Of the material below, the lines to be retyped are those from the line containing "Turn this picture" through the line containing "handle socket in", inclusive; reproduce them exactly.

++++ SUPPLIED RECORDS ++++

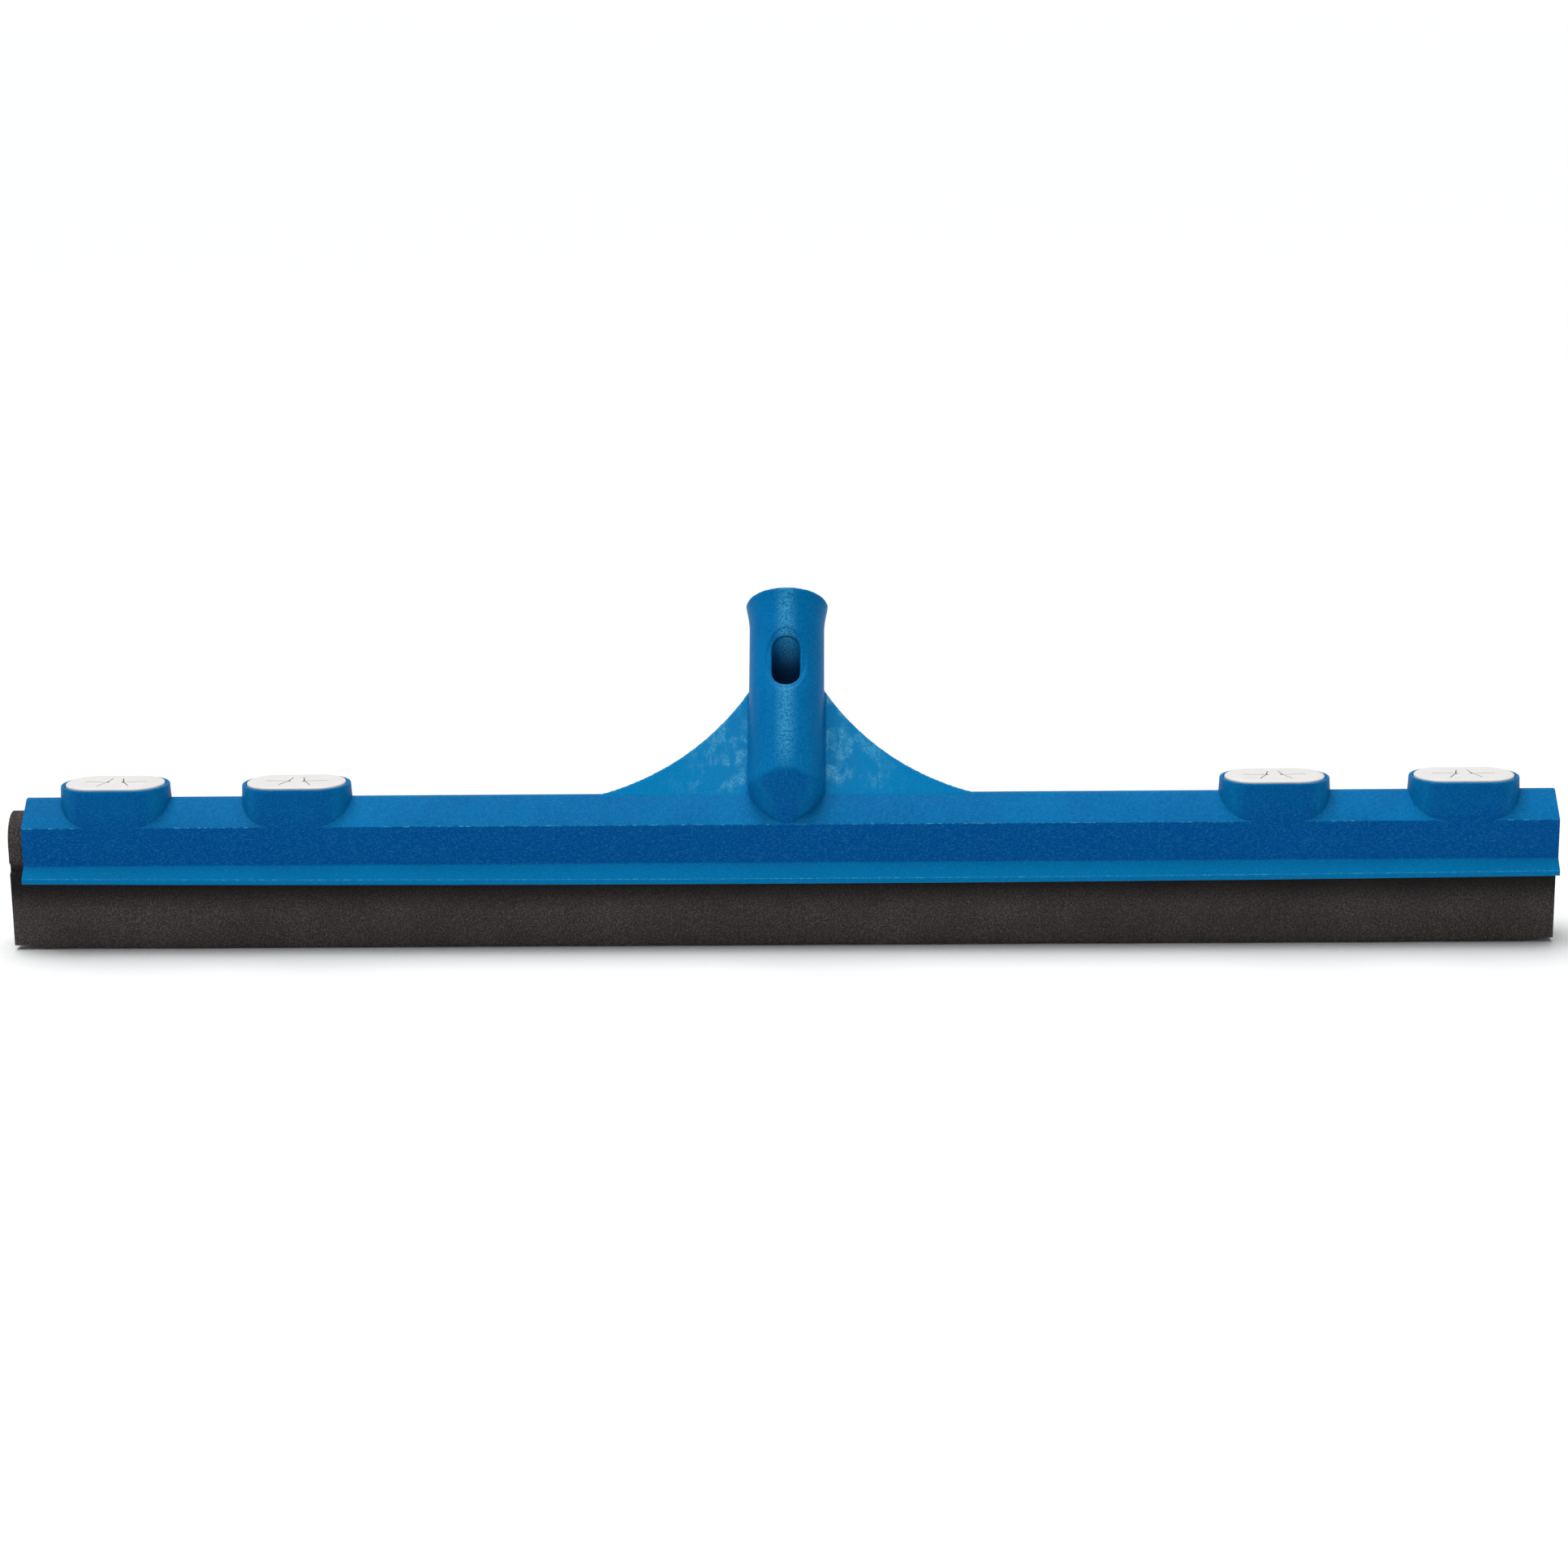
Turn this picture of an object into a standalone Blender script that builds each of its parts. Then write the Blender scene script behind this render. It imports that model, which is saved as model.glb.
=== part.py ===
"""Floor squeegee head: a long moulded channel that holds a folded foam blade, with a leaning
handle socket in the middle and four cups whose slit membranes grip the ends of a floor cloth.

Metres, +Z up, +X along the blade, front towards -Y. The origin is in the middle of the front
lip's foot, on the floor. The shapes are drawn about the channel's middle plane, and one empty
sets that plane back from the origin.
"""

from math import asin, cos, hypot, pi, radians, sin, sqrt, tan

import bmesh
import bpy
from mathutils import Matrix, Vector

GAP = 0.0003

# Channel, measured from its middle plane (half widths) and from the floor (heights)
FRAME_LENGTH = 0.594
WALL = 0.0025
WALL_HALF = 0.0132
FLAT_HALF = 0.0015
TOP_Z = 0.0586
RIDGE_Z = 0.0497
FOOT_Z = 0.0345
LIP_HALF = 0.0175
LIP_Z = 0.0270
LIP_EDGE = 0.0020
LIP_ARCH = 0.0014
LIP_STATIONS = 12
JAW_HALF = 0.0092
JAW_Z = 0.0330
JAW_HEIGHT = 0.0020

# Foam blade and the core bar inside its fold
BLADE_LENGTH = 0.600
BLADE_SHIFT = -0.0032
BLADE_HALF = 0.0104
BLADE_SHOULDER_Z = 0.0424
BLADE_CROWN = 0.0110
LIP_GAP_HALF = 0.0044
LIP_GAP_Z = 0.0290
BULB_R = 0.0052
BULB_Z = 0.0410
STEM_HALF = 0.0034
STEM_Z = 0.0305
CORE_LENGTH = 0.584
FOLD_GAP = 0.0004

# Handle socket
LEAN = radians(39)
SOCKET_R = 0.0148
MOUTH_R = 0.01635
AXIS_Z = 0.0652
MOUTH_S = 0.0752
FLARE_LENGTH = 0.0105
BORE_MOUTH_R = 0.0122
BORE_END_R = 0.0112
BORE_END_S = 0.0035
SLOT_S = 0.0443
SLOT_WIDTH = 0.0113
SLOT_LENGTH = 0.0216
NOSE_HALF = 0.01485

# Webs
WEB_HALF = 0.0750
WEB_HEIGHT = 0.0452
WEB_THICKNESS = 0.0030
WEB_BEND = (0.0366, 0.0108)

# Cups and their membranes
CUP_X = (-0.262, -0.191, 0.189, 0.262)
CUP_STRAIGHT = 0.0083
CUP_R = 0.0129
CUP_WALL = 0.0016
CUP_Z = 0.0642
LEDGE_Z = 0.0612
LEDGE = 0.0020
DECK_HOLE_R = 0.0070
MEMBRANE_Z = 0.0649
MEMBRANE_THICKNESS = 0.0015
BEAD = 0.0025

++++
++++ SUPPLIED RECORDS ++++

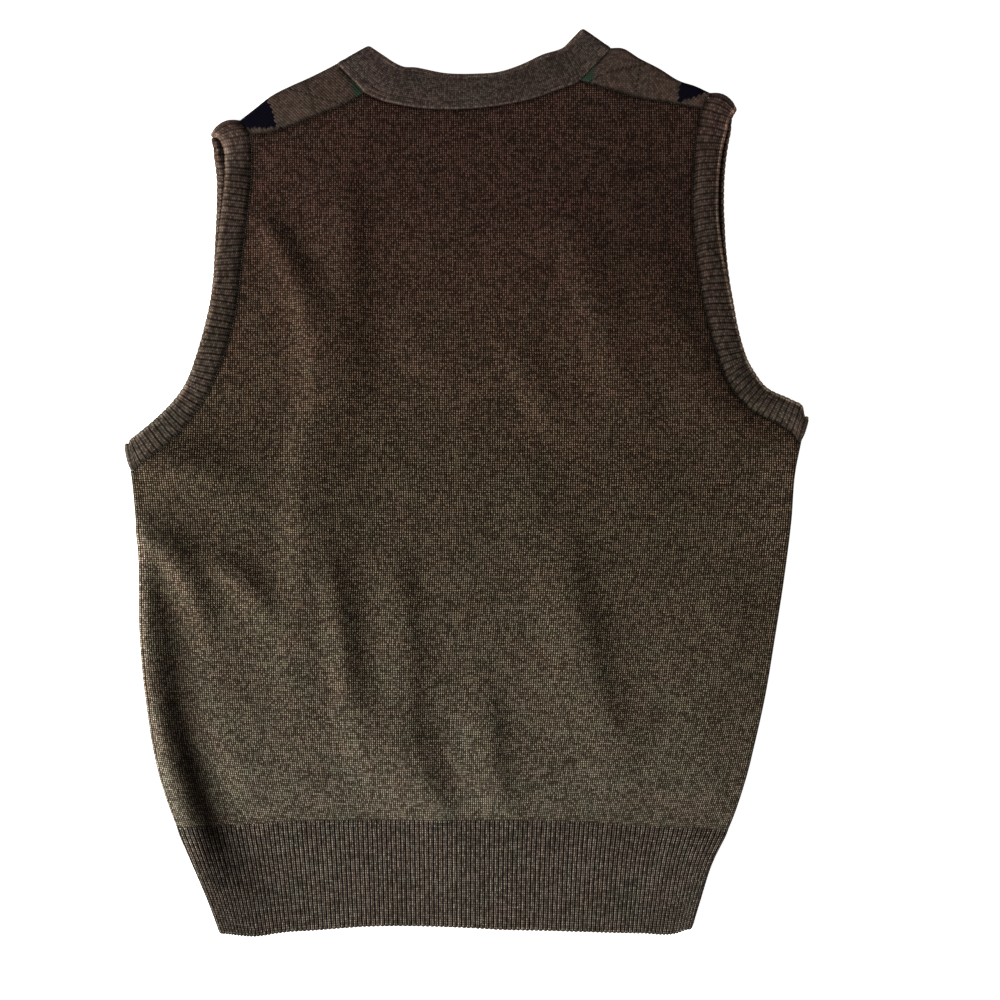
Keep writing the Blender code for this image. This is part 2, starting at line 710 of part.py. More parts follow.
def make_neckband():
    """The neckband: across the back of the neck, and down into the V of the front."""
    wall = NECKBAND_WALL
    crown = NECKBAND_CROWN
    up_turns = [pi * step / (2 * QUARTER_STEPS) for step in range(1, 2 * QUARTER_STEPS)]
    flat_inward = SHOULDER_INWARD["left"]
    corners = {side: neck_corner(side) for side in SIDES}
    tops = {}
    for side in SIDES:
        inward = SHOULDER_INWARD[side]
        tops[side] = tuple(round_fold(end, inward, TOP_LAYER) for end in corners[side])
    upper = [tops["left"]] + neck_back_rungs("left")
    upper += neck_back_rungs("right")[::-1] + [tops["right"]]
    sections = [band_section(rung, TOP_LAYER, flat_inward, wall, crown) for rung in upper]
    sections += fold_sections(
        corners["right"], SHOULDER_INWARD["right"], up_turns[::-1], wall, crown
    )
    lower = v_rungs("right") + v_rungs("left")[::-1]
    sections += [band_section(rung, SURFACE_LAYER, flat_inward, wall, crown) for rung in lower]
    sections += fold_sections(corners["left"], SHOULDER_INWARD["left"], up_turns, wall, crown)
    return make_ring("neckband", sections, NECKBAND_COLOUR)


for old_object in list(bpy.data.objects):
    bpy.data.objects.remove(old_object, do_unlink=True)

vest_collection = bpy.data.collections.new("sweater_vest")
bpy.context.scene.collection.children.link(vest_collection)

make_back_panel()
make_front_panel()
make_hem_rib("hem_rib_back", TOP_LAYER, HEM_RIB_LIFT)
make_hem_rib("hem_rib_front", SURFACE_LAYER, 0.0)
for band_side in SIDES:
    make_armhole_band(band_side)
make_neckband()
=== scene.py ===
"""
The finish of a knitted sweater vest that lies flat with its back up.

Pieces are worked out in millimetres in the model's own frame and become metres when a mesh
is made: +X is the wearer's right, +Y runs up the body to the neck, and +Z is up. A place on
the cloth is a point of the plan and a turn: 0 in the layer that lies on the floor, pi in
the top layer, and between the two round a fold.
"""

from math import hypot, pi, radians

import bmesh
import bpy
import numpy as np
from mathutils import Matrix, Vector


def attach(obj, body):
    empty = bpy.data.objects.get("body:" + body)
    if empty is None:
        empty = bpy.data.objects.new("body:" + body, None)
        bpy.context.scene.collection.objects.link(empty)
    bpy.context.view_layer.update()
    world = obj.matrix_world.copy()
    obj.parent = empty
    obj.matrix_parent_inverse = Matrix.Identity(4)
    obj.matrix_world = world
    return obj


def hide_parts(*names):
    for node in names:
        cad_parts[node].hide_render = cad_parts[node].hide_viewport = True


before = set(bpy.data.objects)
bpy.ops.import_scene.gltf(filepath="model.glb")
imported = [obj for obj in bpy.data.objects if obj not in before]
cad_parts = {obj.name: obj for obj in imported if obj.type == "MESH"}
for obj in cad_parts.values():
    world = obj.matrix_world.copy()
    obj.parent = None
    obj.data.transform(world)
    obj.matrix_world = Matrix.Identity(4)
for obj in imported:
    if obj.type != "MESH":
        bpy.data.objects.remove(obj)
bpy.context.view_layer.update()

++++

▶ **RESULT**
Turn this picture of an object into a standalone Blender script that builds each of its parts. Then write the Blender scene script behind this render. It imports that model, which is saved as model.glb.
=== part.py ===
"""Floor squeegee head: a long moulded channel that holds a folded foam blade, with a leaning
handle socket in the middle and four cups whose slit membranes grip the ends of a floor cloth.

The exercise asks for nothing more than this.